**Task to carry out:**
Copy every line of the listing exactly.

**Recorded information:**
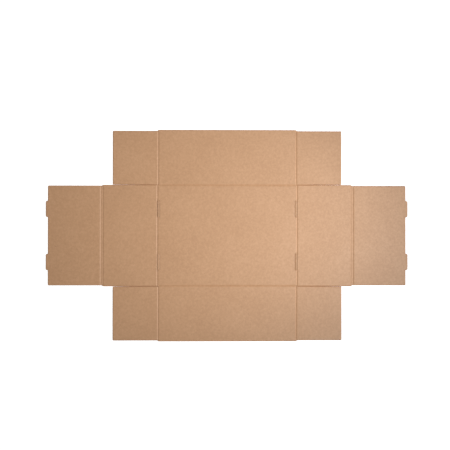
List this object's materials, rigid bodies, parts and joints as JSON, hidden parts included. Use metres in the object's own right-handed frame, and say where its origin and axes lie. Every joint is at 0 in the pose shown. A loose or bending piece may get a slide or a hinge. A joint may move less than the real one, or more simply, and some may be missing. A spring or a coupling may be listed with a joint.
{
  "type": "flat die-cut corrugated tray blank",
  "caption": "Flat kraft corrugated blank whose creased walls, corner flaps and tabbed roll-over ends fold up into an open tray.",
  "frame": {"origin": "middle of the base panel on its outer face, which lies down", "axes": "+X along the tray's length, +Y towards the back long wall, +Z out of the face that becomes the inside"},
  "size_m": [0.7238, 0.422, 0.0016],
  "materials": {
    "kraft_board": "matt brown kraft liner on fine-flute corrugated board"
  },
  "bodies": {
    "base_panel": {"base_panel": "kraft_board"},
    "long_wall_back": {"long_wall_back": "kraft_board"},
    "long_wall_front": {"long_wall_front": "kraft_board"},
    "corner_flap_back_left": {"corner_flap_back_left": "kraft_board"},
    "corner_flap_back_right": {"corner_flap_back_right": "kraft_board"},
    "corner_flap_front_left": {"corner_flap_front_left": "kraft_board"},
    "corner_flap_front_right": {"corner_flap_front_right": "kraft_board"},
    "end_wall_left": {"end_wall_left": "kraft_board"},
    "end_wall_right": {"end_wall_right": "kraft_board"},
    "rim_strip_left": {"rim_strip_left": "kraft_board"},
    "rim_strip_right": {"rim_strip_right": "kraft_board"},
    "roll_over_left": {"roll_over_left": "kraft_board"},
    "roll_over_right": {"roll_over_right": "kraft_board"}
  },
  "joints": [
    {"name": "long_wall_back_fold", "type": "hinge", "parent": "base_panel", "child": "long_wall_back", "pos_m": [0, 0.1008, 0.0008], "axis": [1, 0, 0], "range_deg": [0, 90]},
    {"name": "long_wall_front_fold", "type": "hinge", "parent": "base_panel", "child": "long_wall_front", "pos_m": [0, -0.1008, 0.0008], "axis": [-1, 0, 0], "range_deg": [0, 90]},
    {"name": "corner_flap_back_left_fold", "type": "hinge", "parent": "long_wall_back", "child": "corner_flap_back_left", "pos_m": [-0.13825, 0.1008, 0.0008], "axis": [0, 1, 0], "range_deg": [0, 90]},
    {"name": "corner_flap_back_right_fold", "type": "hinge", "parent": "long_wall_back", "child": "corner_flap_back_right", "pos_m": [0.13825, 0.1008, 0.0008], "axis": [0, -1, 0], "range_deg": [0, 90]},
    {"name": "corner_flap_front_left_fold", "type": "hinge", "parent": "long_wall_front", "child": "corner_flap_front_left", "pos_m": [-0.13825, -0.1008, 0.0008], "axis": [0, 1, 0], "range_deg": [0, 90]},
    {"name": "corner_flap_front_right_fold", "type": "hinge", "parent": "long_wall_front", "child": "corner_flap_front_right", "pos_m": [0.13825, -0.1008, 0.0008], "axis": [0, -1, 0], "range_deg": [0, 90]},
    {"name": "end_wall_left_fold", "type": "hinge", "parent": "base_panel", "child": "end_wall_left", "pos_m": [-0.14, 0, 0.0008], "axis": [0, 1, 0], "range_deg": [0, 90]},
    {"name": "rim_strip_left_fold", "type": "hinge", "parent": "end_wall_left", "child": "rim_strip_left", "pos_m": [-0.2492, 0, 0.0008], "axis": [0, 1, 0], "range_deg": [0, 90]},
    {"name": "roll_over_left_fold", "type": "hinge", "parent": "rim_strip_left", "child": "roll_over_left", "pos_m": [-0.2527, 0, 0.0008], "axis": [0, 1, 0], "range_deg": [0, 90]},
    {"name": "end_wall_right_fold", "type": "hinge", "parent": "base_panel", "child": "end_wall_right", "pos_m": [0.14, 0, 0.0008], "axis": [0, -1, 0], "range_deg": [0, 90]},
    {"name": "rim_strip_right_fold", "type": "hinge", "parent": "end_wall_right", "child": "rim_strip_right", "pos_m": [0.2492, 0, 0.0008], "axis": [0, -1, 0], "range_deg": [0, 90]},
    {"name": "roll_over_right_fold", "type": "hinge", "parent": "rim_strip_right", "child": "roll_over_right", "pos_m": [0.2527, 0, 0.0008], "axis": [0, -1, 0], "range_deg": [0, 90]}
  ]
}
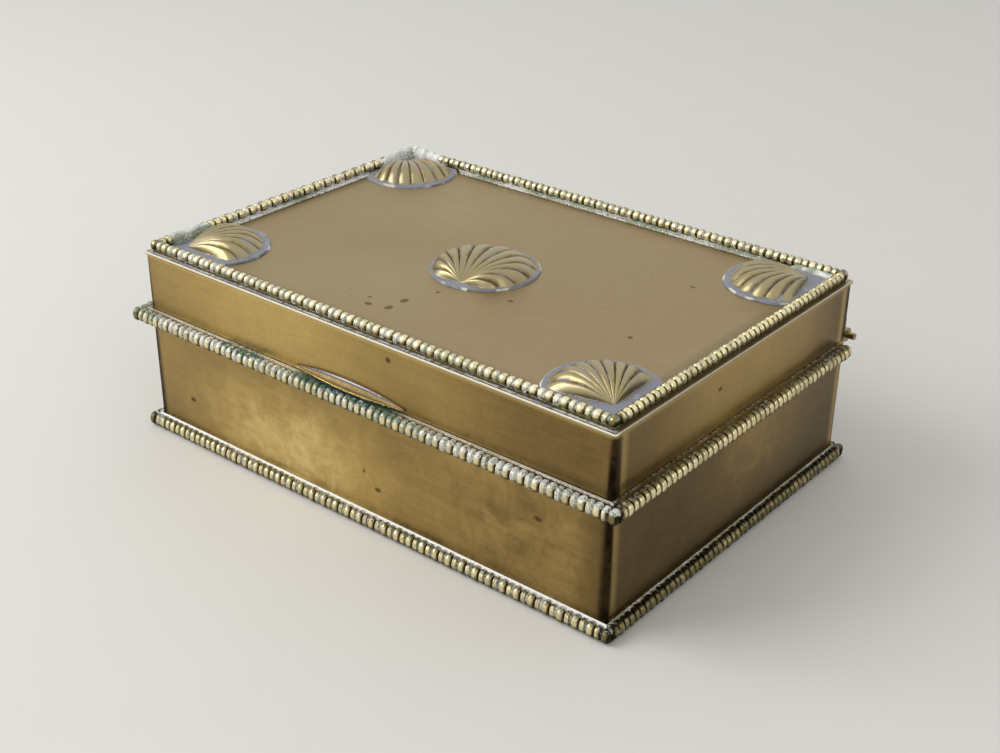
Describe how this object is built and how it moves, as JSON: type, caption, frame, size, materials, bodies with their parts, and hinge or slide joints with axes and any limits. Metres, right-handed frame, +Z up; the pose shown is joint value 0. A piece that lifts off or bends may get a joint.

**Correct response:**
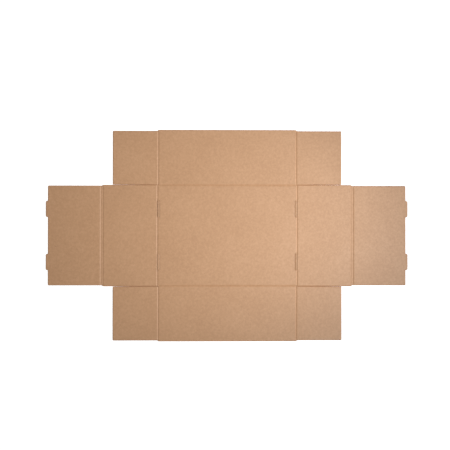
List this object's materials, rigid bodies, parts and joints as JSON, hidden parts included. Use metres in the object's own right-handed frame, and say where its origin and axes lie. Every joint is at 0 in the pose shown. A loose or bending piece may get a slide or a hinge. A joint may move less than the real one, or more simply, and some may be missing. A spring or a coupling may be listed with a joint.
{
  "type": "flat die-cut corrugated tray blank",
  "caption": "Flat kraft corrugated blank whose creased walls, corner flaps and tabbed roll-over ends fold up into an open tray.",
  "frame": {"origin": "middle of the base panel on its outer face, which lies down", "axes": "+X along the tray's length, +Y towards the back long wall, +Z out of the face that becomes the inside"},
  "size_m": [0.7238, 0.422, 0.0016],
  "materials": {
    "kraft_board": "matt brown kraft liner on fine-flute corrugated board"
  },
  "bodies": {
    "base_panel": {"base_panel": "kraft_board"},
    "long_wall_back": {"long_wall_back": "kraft_board"},
    "long_wall_front": {"long_wall_front": "kraft_board"},
    "corner_flap_back_left": {"corner_flap_back_left": "kraft_board"},
    "corner_flap_back_right": {"corner_flap_back_right": "kraft_board"},
    "corner_flap_front_left": {"corner_flap_front_left": "kraft_board"},
    "corner_flap_front_right": {"corner_flap_front_right": "kraft_board"},
    "end_wall_left": {"end_wall_left": "kraft_board"},
    "end_wall_right": {"end_wall_right": "kraft_board"},
    "rim_strip_left": {"rim_strip_left": "kraft_board"},
    "rim_strip_right": {"rim_strip_right": "kraft_board"},
    "roll_over_left": {"roll_over_left": "kraft_board"},
    "roll_over_right": {"roll_over_right": "kraft_board"}
  },
  "joints": [
    {"name": "long_wall_back_fold", "type": "hinge", "parent": "base_panel", "child": "long_wall_back", "pos_m": [0, 0.1008, 0.0008], "axis": [1, 0, 0], "range_deg": [0, 90]},
    {"name": "long_wall_front_fold", "type": "hinge", "parent": "base_panel", "child": "long_wall_front", "pos_m": [0, -0.1008, 0.0008], "axis": [-1, 0, 0], "range_deg": [0, 90]},
    {"name": "corner_flap_back_left_fold", "type": "hinge", "parent": "long_wall_back", "child": "corner_flap_back_left", "pos_m": [-0.13825, 0.1008, 0.0008], "axis": [0, 1, 0], "range_deg": [0, 90]},
    {"name": "corner_flap_back_right_fold", "type": "hinge", "parent": "long_wall_back", "child": "corner_flap_back_right", "pos_m": [0.13825, 0.1008, 0.0008], "axis": [0, -1, 0], "range_deg": [0, 90]},
    {"name": "corner_flap_front_left_fold", "type": "hinge", "parent": "long_wall_front", "child": "corner_flap_front_left", "pos_m": [-0.13825, -0.1008, 0.0008], "axis": [0, 1, 0], "range_deg": [0, 90]},
    {"name": "corner_flap_front_right_fold", "type": "hinge", "parent": "long_wall_front", "child": "corner_flap_front_right", "pos_m": [0.13825, -0.1008, 0.0008], "axis": [0, -1, 0], "range_deg": [0, 90]},
    {"name": "end_wall_left_fold", "type": "hinge", "parent": "base_panel", "child": "end_wall_left", "pos_m": [-0.14, 0, 0.0008], "axis": [0, 1, 0], "range_deg": [0, 90]},
    {"name": "rim_strip_left_fold", "type": "hinge", "parent": "end_wall_left", "child": "rim_strip_left", "pos_m": [-0.2492, 0, 0.0008], "axis": [0, 1, 0], "range_deg": [0, 90]},
    {"name": "roll_over_left_fold", "type": "hinge", "parent": "rim_strip_left", "child": "roll_over_left", "pos_m": [-0.2527, 0, 0.0008], "axis": [0, 1, 0], "range_deg": [0, 90]},
    {"name": "end_wall_right_fold", "type": "hinge", "parent": "base_panel", "child": "end_wall_right", "pos_m": [0.14, 0, 0.0008], "axis": [0, -1, 0], "range_deg": [0, 90]},
    {"name": "rim_strip_right_fold", "type": "hinge", "parent": "end_wall_right", "child": "rim_strip_right", "pos_m": [0.2492, 0, 0.0008], "axis": [0, -1, 0], "range_deg": [0, 90]},
    {"name": "roll_over_right_fold", "type": "hinge", "parent": "rim_strip_right", "child": "roll_over_right", "pos_m": [0.2527, 0, 0.0008], "axis": [0, -1, 0], "range_deg": [0, 90]}
  ]
}
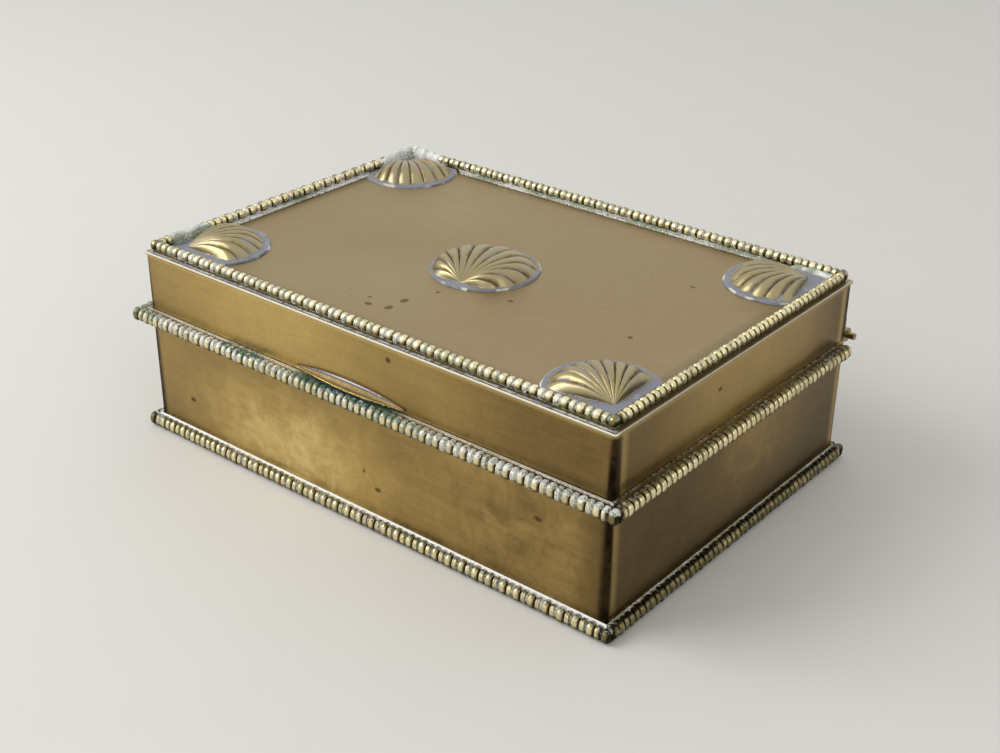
Describe how this object is built and how it moves, as JSON: type, caption, frame, size, materials, bodies with their parts, and hinge or slide joints with axes and any limits. Metres, right-handed frame, +Z up; the pose shown is joint value 0. A piece that lifts off or bends may get a joint.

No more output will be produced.